Despite its insights, which are few and far between, Schmitt’s paper is just too simple. It makes sweeping generalisations about history and reading practises, and it constructs binary oppositions out of complex interactions. His description of reading comics, for example, insists that the eye must rapidly move back and forth between text and images, which is true in the case of word balloons and panels, but then he utterly fails to recognise that stylised text, which he specifically cites—things like sound effects, non-standard lettering, or titling—often contain both textual and pictorial elements. The design of the text carries as much information as the words, and we perceive both simultaneously. When we see “Superman” written in rounded, three-dimensional letters with red on the front and yellow on the sides, we don’t perceive the letters then the design, or vice-versa. We perceive both at once, much as we do with any other font, and the age of word processors has dramatically demonstrated to all of us that fonts make a difference to the ‘feel’ of what’s written.
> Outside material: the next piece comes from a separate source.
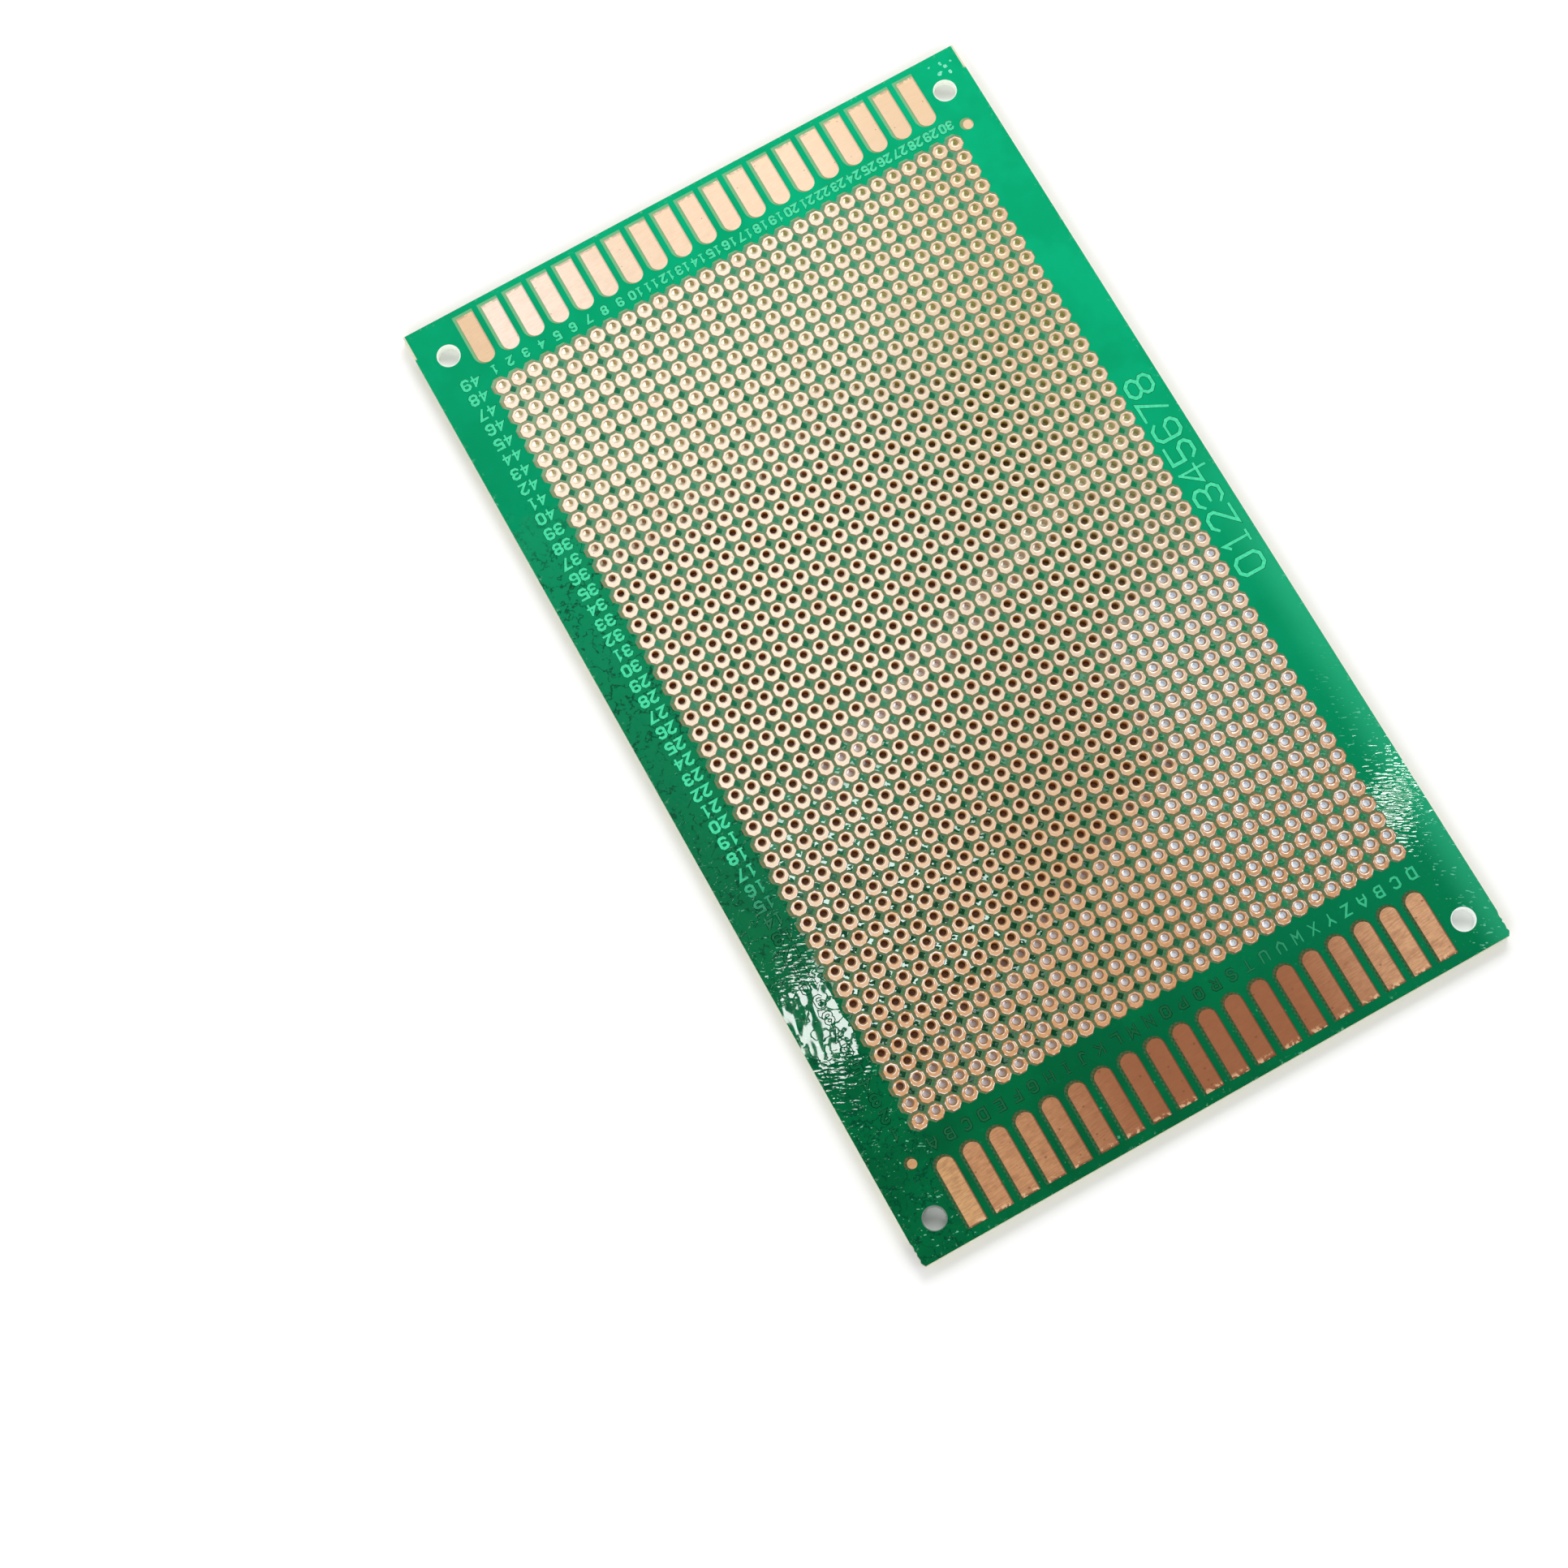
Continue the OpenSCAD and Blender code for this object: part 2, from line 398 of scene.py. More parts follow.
def light_from_below(n, x, y):
    """How much light comes up through the lead holes: little or none where the board is in shade."""
    slant = n.scale_sum((x, 0.4), (y, -1.0))
    lower = n.ramp(n.scale_sum((x, 0.39), (y, -1.0)), 37.5, 42.5)
    lower = n.times(lower, n.ramp(x, -26.0, 20.0, 0.42, 1.0))
    right = n.times(n.ramp(x, 16.0, 21.0), n.ramp(slant, 19.0, 22.5))
    right_edge = n.ramp(x, 22.0, 36.0, 0.0, 0.32)
    band_middle = 1.7
    band = n.ramp(n.size(n.minus(slant, band_middle)), 3.4, 1.2)
    band = n.times(band, n.ramp(x, -28.0, -20.0, 0.0, 0.5))
    upper = n.times(n.ramp(y, 26.0, 46.0), n.ramp(x, -36.0, 6.0, 0.78, 0.5))
    return n.largest(lower, right, right_edge, band, upper)


def sheet_finish():
    """Bare glass-epoxy: grey green, brown along each land's etched edge and where it was torn."""
    n = Nodes("bare_sheet")
    point, x, y, z = n.place()
    u, v, _, _ = pad_cell(n, x, y)
    threads = 9.0
    cloth = n.times(n.math("SINE", n.times(x, threads)), n.math("SINE", n.times(y, threads)))
    mottle = n.noise(point, 0.5, detail=3.0)
    fibres = n.streaks(point, 6.0, 2.0, 5.0, detail=3.0)
    # the bare sheet is painted darker towards the bottom: painted shade, as on the coat
    along = n.ramp(n.scale_sum((x, 0.4), (y, 1.0)), -56.0, 50.0)
    top_face = n.ramp(z, sheet_z - 0.01, sheet_z - 0.002)
    field_middle = (first_row_y + last_row_y) / 2 / MM
    half_field_l = (first_row_y - last_row_y) / 2 / MM + field_rim
    in_width = n.math("LESS_THAN", n.size(x), half_field_w)
    in_length = n.math("LESS_THAN", n.size(n.minus(y, field_middle)), half_field_l)
    in_field = n.times(in_width, in_length)
    field = field_color(n, x, y, u, v, along, mottle)
    top = n.mix(n.times(in_field, top_face), margin_color(n, x, y, along), field)
    # the underside and the cut edges show the sheet's own colour
    own = n.mix(n.ramp(mottle, 0.3, 0.7), linear(186, 184, 132), linear(170, 174, 120))
    # the corner holes' walls are painted pale and glow a little, as light seen through them; the lower
    # left corner hole is in shade and painted grey
    by_hole = near_mount_hole(n, x, y)
    open_hole = n.ramp(n.math("ADD", x, y), -96.0, -60.0)
    # the lead holes' walls are amber and olive where no light comes up, and pale low down where it does:
    # painted light
    downward = n.ramp(y, 20.0, -10.0)
    wall = n.times(n.ramp(z, sheet_z - 0.002, sheet_z - 0.03), in_field)
    lit = light_from_below(n, x, y)
    unlit_wall = n.mix(n.ramp(n.scale_sum((x, 1.0), (y, 0.4)), 4.0, 44.0),
                       linear(190, 124, 34), linear(176, 166, 70))
    lit_wall = n.mix(downward, linear(176, 172, 132), linear(176, 178, 180))
    lit_wall = n.mix(n.ramp(z, 0.95, 1.35), lit_wall, linear(122, 94, 62))
    # the corners: dark torn fibres at the lower left, pale snapped strips at the top
    torn = n.times(n.ramp(x, -44.2, -44.8), n.ramp(y, -70.9, -71.4), n.ramp(fibres, 0.35, 0.6))
    snapped = n.times(n.ramp(n.size(x), 44.6, 44.72), n.ramp(y, 70.9, 71.3))
    color = n.layers(
        n.mix(top_face, own, top),
        (n.ramp(cloth, -1.0, 1.0, 0.0, 0.10), linear(176, 178, 140)),
        (n.times(by_hole, 0.9), n.mix(open_hole, linear(112, 128, 118), linear(228, 234, 228))),
        (wall, n.mix(lit, unlit_wall, lit_wall)),
        (torn, linear(74, 52, 40)),
        (n.times(snapped, 0.8), linear(226, 222, 196)),
    )
    # the walls' glow is painted light: only the part of the wall to the left in the camera's view glows
    left_x, left_y = -0.874, 0.484
    facing = n.ramp(n.scale_sum((u, left_x), (n.minus(v, drill_shift), left_y)), 0.12, 0.36)
    shine = n.times(wall, lit, facing, n.ramp(z, 1.45, 1.2), 0.95)
    shine = n.largest(shine, n.times(by_hole, open_hole, 0.06))
    skylight = n.mix(downward, linear(240, 244, 222), linear(224, 230, 238))
    glow = n.mix(shine, linear(0, 0, 0), skylight)
    normal = n.bump(n.scale_sum((mottle, 0.4), (cloth, 0.15), (fibres, 0.3)), 0.02 * MM)
    return n.finish(color, 0.28, normal, specular=0.35, glow=glow)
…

This, I think, is Schmitt’s central mistake. He constructs the written word as a ‘pure’ medium, containing only text, and comics (and the rest of the new media), as predominantly pictorial, containing mostly pictures. The truth is that text has a pictorial impact, as I’ve already said, and comics aren’t just a juxtaposition of pictures and words, but a blending of them. In the end, text and comics represent different positions on a spectrum, not entirely different media. Text is near one hypothetical end, where visual impact is zero, but not quite right at that end, and comics float somewhere in the middle third, probably favouring the pictorial but still with a healthy does of the textual, depending on the artists involved. For all that Schmitt’s central point is a good one (I.e., comics deconstruct established notions of the superiority of text), his paper doesn’t seem to rehearse a true deconstruction, in which the system collapses under the weight of its own contradictions, but a mere binary opposition, in which text is inherently different than comics, though not necessarily better.